▶ _THE PROBLEM_
Return the records, each one exactly as written.

Entries with parts and joints:
※ ※ ※

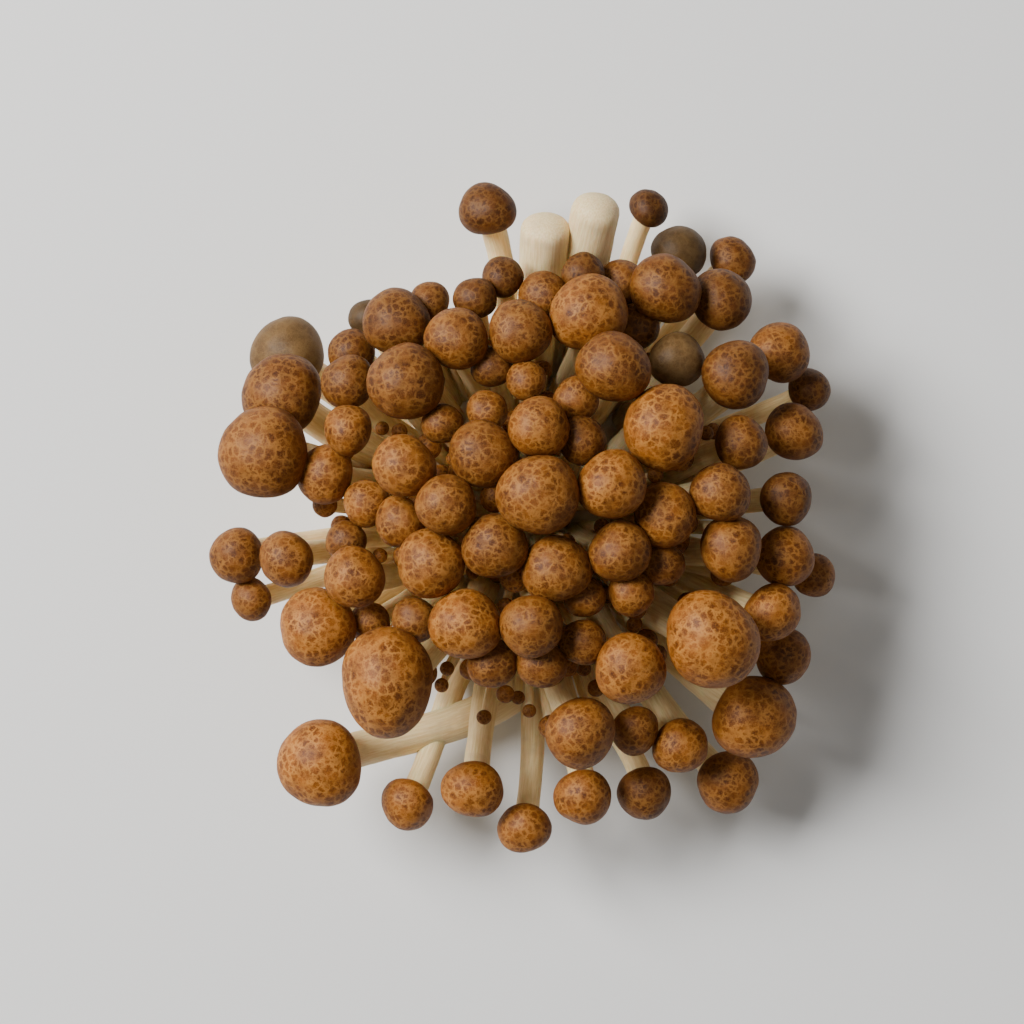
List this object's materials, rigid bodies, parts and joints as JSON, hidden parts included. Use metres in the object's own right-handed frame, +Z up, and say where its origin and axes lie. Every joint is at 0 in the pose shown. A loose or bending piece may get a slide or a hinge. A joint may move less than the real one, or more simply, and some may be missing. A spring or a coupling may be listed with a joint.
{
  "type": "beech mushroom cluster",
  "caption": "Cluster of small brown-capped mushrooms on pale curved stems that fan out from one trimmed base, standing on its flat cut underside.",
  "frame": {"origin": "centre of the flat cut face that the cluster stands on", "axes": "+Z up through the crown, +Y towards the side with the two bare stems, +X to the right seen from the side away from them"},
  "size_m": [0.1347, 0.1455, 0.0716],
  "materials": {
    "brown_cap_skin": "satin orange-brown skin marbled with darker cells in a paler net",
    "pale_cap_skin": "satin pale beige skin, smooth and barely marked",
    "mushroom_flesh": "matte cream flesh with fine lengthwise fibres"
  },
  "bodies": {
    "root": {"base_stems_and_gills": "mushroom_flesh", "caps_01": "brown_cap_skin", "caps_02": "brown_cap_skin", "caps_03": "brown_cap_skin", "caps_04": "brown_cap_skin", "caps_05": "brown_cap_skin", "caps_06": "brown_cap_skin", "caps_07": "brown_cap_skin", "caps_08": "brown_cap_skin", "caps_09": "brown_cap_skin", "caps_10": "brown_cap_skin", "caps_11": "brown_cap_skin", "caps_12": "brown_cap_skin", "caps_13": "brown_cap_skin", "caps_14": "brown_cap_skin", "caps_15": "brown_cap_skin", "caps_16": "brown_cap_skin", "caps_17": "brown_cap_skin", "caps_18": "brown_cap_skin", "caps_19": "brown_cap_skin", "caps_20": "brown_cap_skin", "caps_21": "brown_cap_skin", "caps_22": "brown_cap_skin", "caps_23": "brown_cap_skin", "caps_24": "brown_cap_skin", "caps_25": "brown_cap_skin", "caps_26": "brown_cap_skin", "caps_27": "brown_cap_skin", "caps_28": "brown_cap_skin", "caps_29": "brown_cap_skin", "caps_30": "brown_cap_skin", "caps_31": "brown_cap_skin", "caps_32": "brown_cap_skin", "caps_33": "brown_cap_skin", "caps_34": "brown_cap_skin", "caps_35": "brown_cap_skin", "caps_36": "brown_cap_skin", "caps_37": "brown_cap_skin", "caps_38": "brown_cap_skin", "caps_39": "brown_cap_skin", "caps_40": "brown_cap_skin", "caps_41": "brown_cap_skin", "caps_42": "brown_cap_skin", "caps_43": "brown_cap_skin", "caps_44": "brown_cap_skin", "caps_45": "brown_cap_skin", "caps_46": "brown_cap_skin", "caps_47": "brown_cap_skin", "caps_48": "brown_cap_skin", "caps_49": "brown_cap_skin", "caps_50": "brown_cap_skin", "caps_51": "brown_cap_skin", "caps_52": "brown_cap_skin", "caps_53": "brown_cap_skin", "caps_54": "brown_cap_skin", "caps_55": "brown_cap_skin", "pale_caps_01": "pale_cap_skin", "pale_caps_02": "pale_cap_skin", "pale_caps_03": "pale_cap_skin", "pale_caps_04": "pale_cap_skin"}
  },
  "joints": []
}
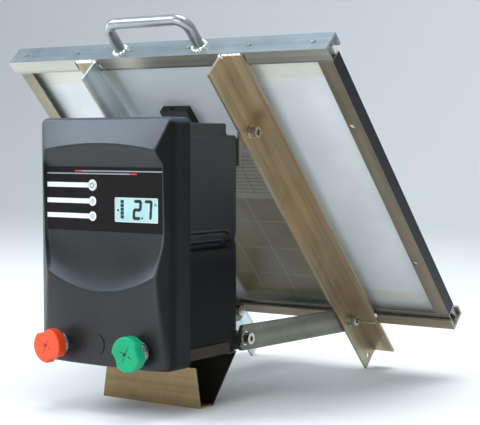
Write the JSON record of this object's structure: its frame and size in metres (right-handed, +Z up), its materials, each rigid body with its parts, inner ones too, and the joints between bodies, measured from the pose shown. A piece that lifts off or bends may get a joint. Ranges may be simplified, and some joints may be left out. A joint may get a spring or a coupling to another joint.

※ ※ ※

▶ _EXERCISE RESPONSE_
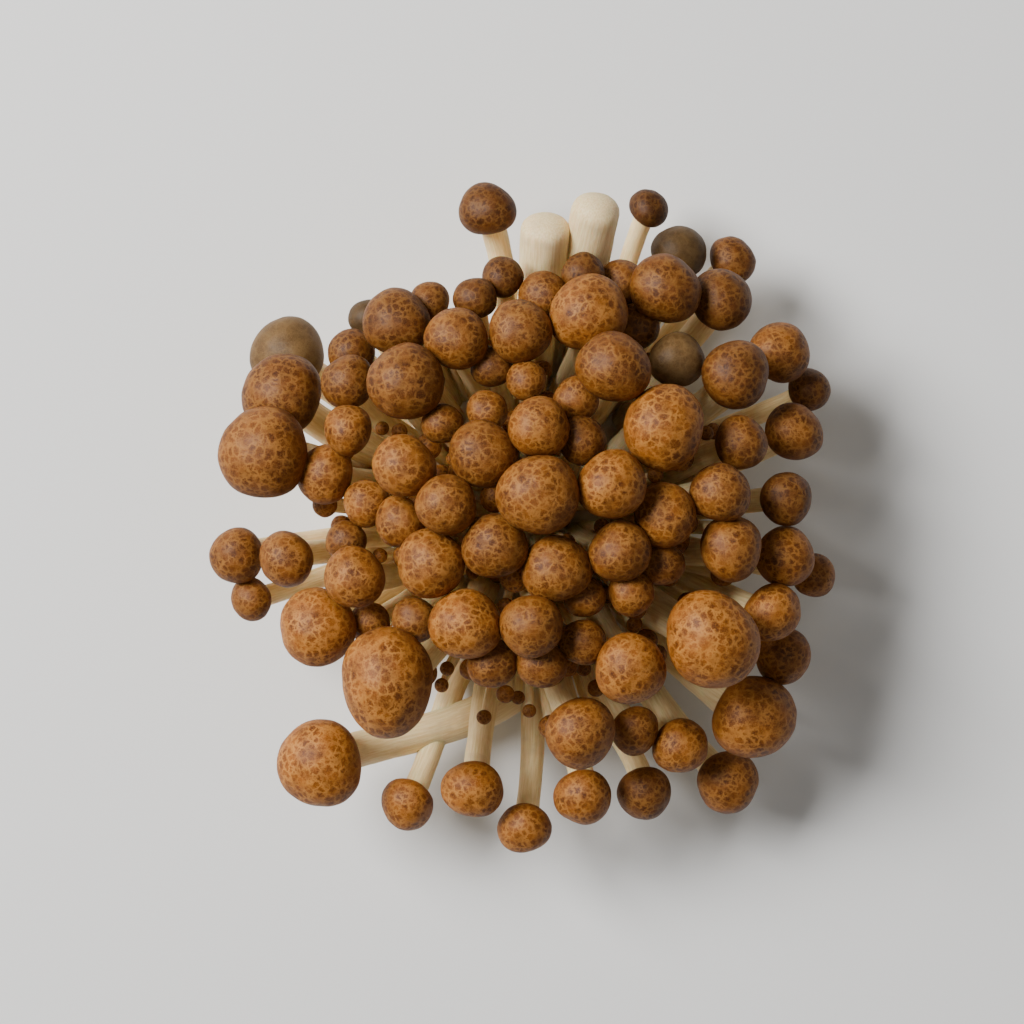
List this object's materials, rigid bodies, parts and joints as JSON, hidden parts included. Use metres in the object's own right-handed frame, +Z up, and say where its origin and axes lie. Every joint is at 0 in the pose shown. A loose or bending piece may get a slide or a hinge. A joint may move less than the real one, or more simply, and some may be missing. A spring or a coupling may be listed with a joint.
{
  "type": "beech mushroom cluster",
  "caption": "Cluster of small brown-capped mushrooms on pale curved stems that fan out from one trimmed base, standing on its flat cut underside.",
  "frame": {"origin": "centre of the flat cut face that the cluster stands on", "axes": "+Z up through the crown, +Y towards the side with the two bare stems, +X to the right seen from the side away from them"},
  "size_m": [0.1347, 0.1455, 0.0716],
  "materials": {
    "brown_cap_skin": "satin orange-brown skin marbled with darker cells in a paler net",
    "pale_cap_skin": "satin pale beige skin, smooth and barely marked",
    "mushroom_flesh": "matte cream flesh with fine lengthwise fibres"
  },
  "bodies": {
    "root": {"base_stems_and_gills": "mushroom_flesh", "caps_01": "brown_cap_skin", "caps_02": "brown_cap_skin", "caps_03": "brown_cap_skin", "caps_04": "brown_cap_skin", "caps_05": "brown_cap_skin", "caps_06": "brown_cap_skin", "caps_07": "brown_cap_skin", "caps_08": "brown_cap_skin", "caps_09": "brown_cap_skin", "caps_10": "brown_cap_skin", "caps_11": "brown_cap_skin", "caps_12": "brown_cap_skin", "caps_13": "brown_cap_skin", "caps_14": "brown_cap_skin", "caps_15": "brown_cap_skin", "caps_16": "brown_cap_skin", "caps_17": "brown_cap_skin", "caps_18": "brown_cap_skin", "caps_19": "brown_cap_skin", "caps_20": "brown_cap_skin", "caps_21": "brown_cap_skin", "caps_22": "brown_cap_skin", "caps_23": "brown_cap_skin", "caps_24": "brown_cap_skin", "caps_25": "brown_cap_skin", "caps_26": "brown_cap_skin", "caps_27": "brown_cap_skin", "caps_28": "brown_cap_skin", "caps_29": "brown_cap_skin", "caps_30": "brown_cap_skin", "caps_31": "brown_cap_skin", "caps_32": "brown_cap_skin", "caps_33": "brown_cap_skin", "caps_34": "brown_cap_skin", "caps_35": "brown_cap_skin", "caps_36": "brown_cap_skin", "caps_37": "brown_cap_skin", "caps_38": "brown_cap_skin", "caps_39": "brown_cap_skin", "caps_40": "brown_cap_skin", "caps_41": "brown_cap_skin", "caps_42": "brown_cap_skin", "caps_43": "brown_cap_skin", "caps_44": "brown_cap_skin", "caps_45": "brown_cap_skin", "caps_46": "brown_cap_skin", "caps_47": "brown_cap_skin", "caps_48": "brown_cap_skin", "caps_49": "brown_cap_skin", "caps_50": "brown_cap_skin", "caps_51": "brown_cap_skin", "caps_52": "brown_cap_skin", "caps_53": "brown_cap_skin", "caps_54": "brown_cap_skin", "caps_55": "brown_cap_skin", "pale_caps_01": "pale_cap_skin", "pale_caps_02": "pale_cap_skin", "pale_caps_03": "pale_cap_skin", "pale_caps_04": "pale_cap_skin"}
  },
  "joints": []
}
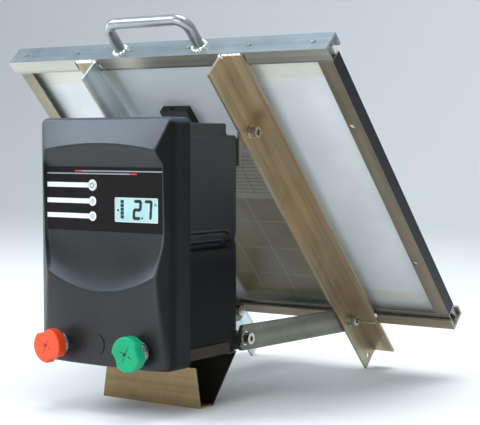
Write the JSON record of this object's structure: its frame and size in metres (right-handed, +Z up), its materials, each rigid body with its parts, inner ones too, and the joints between bodies, measured from the pose shown. A piece that lifts off or bends may get a joint. Ranges may be simplified, and some joints may be left out. A joint may get a spring or a coupling to another joint.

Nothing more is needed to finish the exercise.